Dunque anche il tema del viaggiare rimane centrale?
«Tornando a casa dopo un bel viaggio, ogni volta ho avuto la sensazione di dare maggiore valore a dettagli locali che prima non avevo saputo scorgere. Greta va lontano per ritrovare se stessa. C’è un altro particolare che lega il racconto al territorio. Ho voluto replicare alcuni personaggi realmente esistenti. Per esempio, i fratelli Dellaferrera della trattoria La Coccinella, oppure un maestro di degustazioni come Massimo Mar­tinelli».

Che cosa le resta di questo suo lavoro, quale sensazione?
«La più grande felicità la pro­vo quando mi dicono: non riuscivo a smettere di leggere. Oppure quando mi arrivano immagini dai luoghi raccontati nelle mie pagine.
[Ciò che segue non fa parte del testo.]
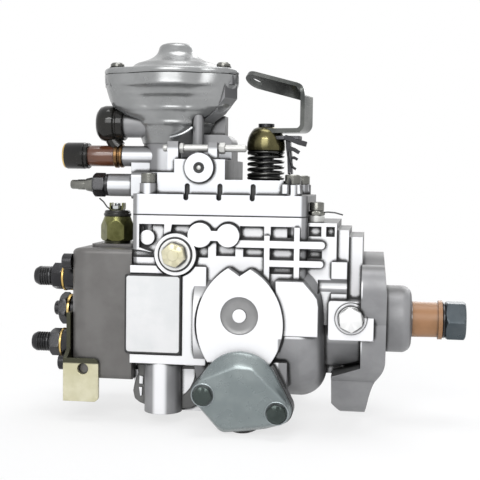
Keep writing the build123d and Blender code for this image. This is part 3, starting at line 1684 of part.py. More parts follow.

I lettori mi scrivono da posti come Elva o Valgrana e mi raccontano che cosa hanno provato ritrovandoli nella realtà. Il libro allora diventa un mezzo turistico non convenzionale. Di meraviglie ce ne sono, ma c’è da dire una cosa su noi piemontesi, specie di queste montagne e valli: siamo troppo “calvinisti” per poterci dedicare pienamente a cose “effimere” come il turismo».

Per IDEA scrive una rubrica che va alla ricerca di sapori poco conosciuti, ma anche di storie.

«Sì, nell’enogastronomia cer­co sempre il lato umano, la creatività che emerge se mi guardo intorno. Ci sono piccole cose straordinarie e po­trei fare tanti esempi. Nell’ultima uscita abbiamo raccontato le caramelle di Da­niela Salzotto e, in particolare, il colpo di genio legato ai messaggi in piemontese scritti sulle scatole. Non potete im­maginare quanti messaggi mi sono arrivati da persone incuriosite da un prodotto che, peraltro, è in commercio da una decina d’anni. In questo caso emerge la trovata del packaging, ma la genialità è diffusa. Ci sono tanti giovani che intraprendono nuove av­venture in questo campo, con la stessa capacità creativa. Raccontare così i protagonisti dell’enogastronomia locale è un altro modo per descrivere queste zone».

È anche un modo per esaltare aspetti piacevoli in un momento generale di difficoltà?

«Certamente. E dico di più, tornando al mio racconto: molto spesso i libri dedicati alla montagna e in particolare a questi nostri posti, tramandano storie di guerra e sofferenza, le vicende legate alle imprese dei partigiani. Io che prediligo Pavese e poi anche Fe­noglio, lo so bene. Però que­sto non significa che ci si possa concedere anche qualche sorriso narrando storie di montagna. E allora in “L’ama­ro in bocca” ho cercato di mettere un po’ di leggerezza. C’è anche un po’ di giallo. E soprattutto, i posti del cuore. Tornando da Ceva: quanti conoscono il Forte? Qui ho ambientato le ultime scene del libro ed è un luogo che smentisce gli stereotipi, regala bellezza e meraviglia. An­che se spesso è chiuso. Ep­pure è sorprendente».

In definitiva, quell’amaro in bocca, che significato ha?
«Avete presente un buon ama­ro alle erbe? All’inizio prevale quel gusto potente, ma alla fine vi lascia un dolce equilibrio».